Soil phosphorus and biomass carbon co-determine plantation soil organic carbon density: a case study in western Beijing, China

Shiqiang Wang https://orcid.org/0000-0003-2560-1868 A B C * and Yanpei Guo D
+ Author Affiliations
- Author Affiliations

A Key Laboratory of Forest Management and Growth Modelling, National Forestry and Grassland Administration, Institute of Forest Resource Information Techniques, Chinese Academy of Forestry, Beijing 100091, P.R. China.

B State Key Laboratory of Vegetation and Environmental Change, Institute of Botany, Chinese Academy of Sciences, Beijing 100093, P.R. China.

C University of Chinese Academy of Sciences, Beijing 100049, P.R. China.

D Institute of Ecology, College of Urban and Environmental Sciences and Key Laboratory for Earth Surface Processes, Peking University, Beijing 100871, P.R. China.

* Correspondence to: wangshiqiang1222@163.com

Handling Editor: Etelvino Novotny

Soil Research 61(7) 674-684 https://doi.org/10.1071/SR22267
Submitted: 20 December 2022  Accepted: 21 July 2023   Published: 15 August 2023

© 2023 The Author(s) (or their employer(s)). Published by CSIRO Publishing

Abstract

Context: Studies of afforestation have traditionally neglected the influences of plant microhabitats on the growth and carbon sink capacities of planted forests.

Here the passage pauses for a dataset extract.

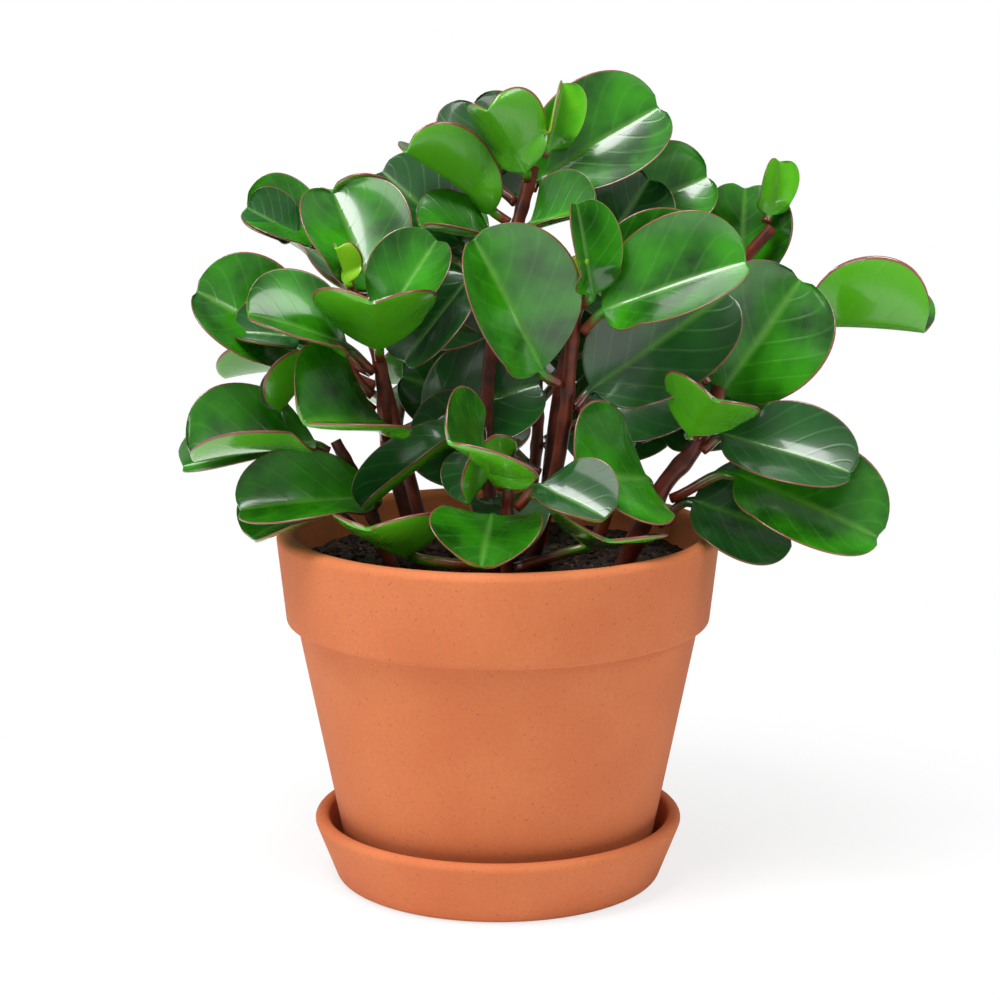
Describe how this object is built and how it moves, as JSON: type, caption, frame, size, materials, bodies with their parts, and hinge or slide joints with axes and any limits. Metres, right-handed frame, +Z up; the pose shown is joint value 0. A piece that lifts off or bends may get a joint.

Aims: We investigated the potential mechanisms related to the relationship of afforestation elevation to soil organic carbon density (SOCD).

Methods: The carbon density of three plantation ecosystems and barren land soils were evaluated at two elevations in the Donglingshan Mountains of Beijing, with structural equation modelling and variation partitioning analyses used to identify the environmental factors that influenced the carbon densities of plantation ecosystems.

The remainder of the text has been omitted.